Les Colombiens sont partagés entre l'espoir d'une baisse des violences de la part des guérilleros et la méfiance envers les FARC, au lendemain de l'annonce d'un cessez-le-feu unilatéral de deux mois par la guérilla destiné à favoriser les pourparlers de paix en cours à Cuba.

«Ce serait magnifique que ce cessez-le-feu devienne réalité. Nous prions les esprits pour que l'on parvienne à la paix», a déclaré à l'AFP Luis Acosta, membre de la garde indigène du Cauca (province du sud-ouest de la Colombie), la région où le conflit a été le plus aigu ces dernières années.

«Chaque jour, beaucoup de nos enfants ne peuvent pas aller étudier ou jouer.
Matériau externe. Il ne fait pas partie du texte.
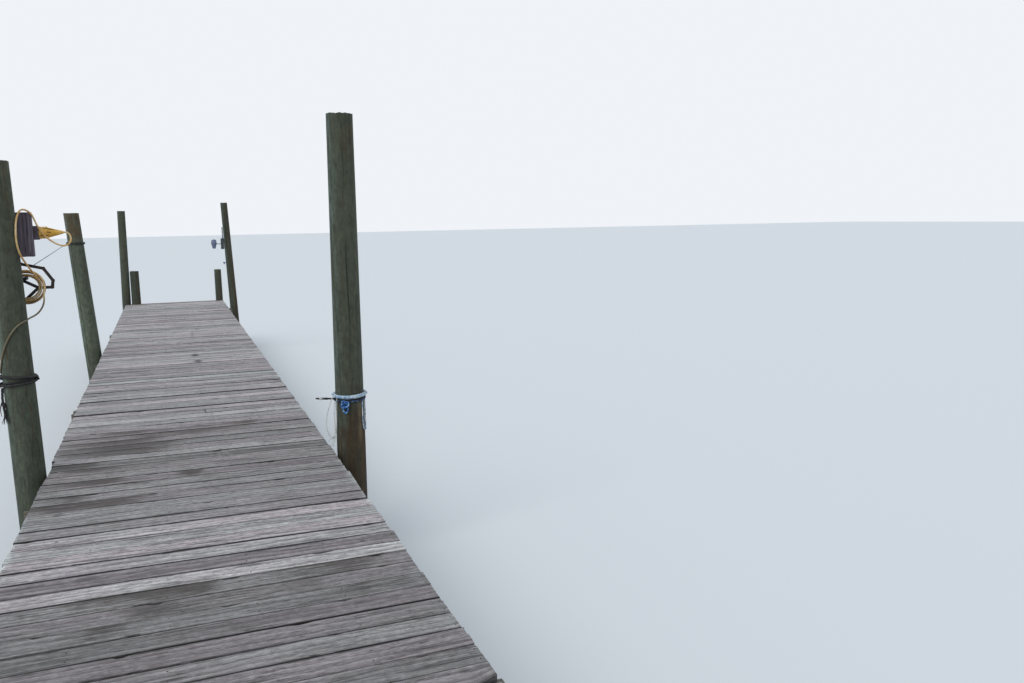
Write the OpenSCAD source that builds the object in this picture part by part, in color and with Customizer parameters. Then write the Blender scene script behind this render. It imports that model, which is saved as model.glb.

Un dialogue sans cessez-le-feu n'est pas crédible. Au contraire, s'il y a réellement une trêve, cela donne confiance», a-t-il ajouté.

Les responsables des Forces armées révolutionnaires de Colombie (marxistes), qui comptent environ 9200 combattants selon les autorités, se sont assis lundi à Cuba à la table des négociations avec les représentants le gouvernement colombien du président Juan Manuel Santos, dans l'espoir de mettre fin à un conflit meurtrier de quasiment un demi-siècle.

Depuis début septembre, quand le processus de paix a été annoncé, la guérilla réclamait un cessez-le-feu bilatéral, option catégoriquement rejetée par le gouvernement. Finalement, les FARC ont pris l'initiative lundi d'une trêve unilatérale, jusqu'au 20 janvier, destinée à favoriser le dialogue.

Pour Alejo Vargas, politologue à l'université nationale de Colombie, il s'agit d'«une bonne décision, qui aide à réduire la violence, avec un impact positif sur la confiance».

Après cette annonce surprise lundi par les FARC à l'ouverture du premier cycle de négociations à La Havane, le ministre colombien de la Défense, Juan Carlos Pinzon, a toutefois réaffirmé que la «force publique continuerait de travailler pour poursuivre» les guérilleros.

Et ni le président Santos ni la délégation du gouvernement à Cuba n'ont commenté la décision.

«Il serait souhaitable que cette trêve de la guérilla soit un premier pas vers un cessez-le-feu permanent. Cependant, il faut dire clairement que si elle décide de ne pas la prolonger après le 20 janvier, ça ne signifie pas que les discussions avec le gouvernement se passent mal», a poursuivi M. Vargas.

Parmi les obstacles que la guérilla doit surmonter dans ces discussions figure la méfiance d'une importante partie de la population, après l'échec de trois précédentes tentatives de dialogue (1984-87, 1991-92 et 1999-2002).

Il leur a notamment été reproché d'avoir profité à l'occasion de cette dernière tentative de ce que le gouvernement leur avait accordé une zone démilitarisée pour se renforcer.

«Pourvu que les FARC fassent (une trêve) et ne se livrent pas à une manoeuvre de diversion (...) Nous faisons le pari qu'ils sont bien intentionnés et vont respecter cette initiative qui leur revient», a commenté pour l'AFP la parlementaire Consuelo Perdomo, qui a été l'otage de la guérilla pendant presque six ans.

Luis Eduardo Celis, de l'institut de recherche sur le conflit armé Nuevo Arco Iris, a également mis en garde contre les risques d'une trêve de la guérilla.

«On va mesurer plusieurs choses : si le commandement des FARC a la capacité à la faire respecter, s'il y a des saboteurs du processus, si le gouvernement peut les identifier et faire la lumière sur les violences qui surgiront éventuellement», a-t-il expliqué.

Le conflit colombien, le plus ancien d'Amérique du Sud, a fait 600 000 morts selon le gouvernement, 15 000 disparus d'après l'ONU et 3,7 millions de déplacés, a indiqué le Haut commissariat aux réfugiés des Nations unies.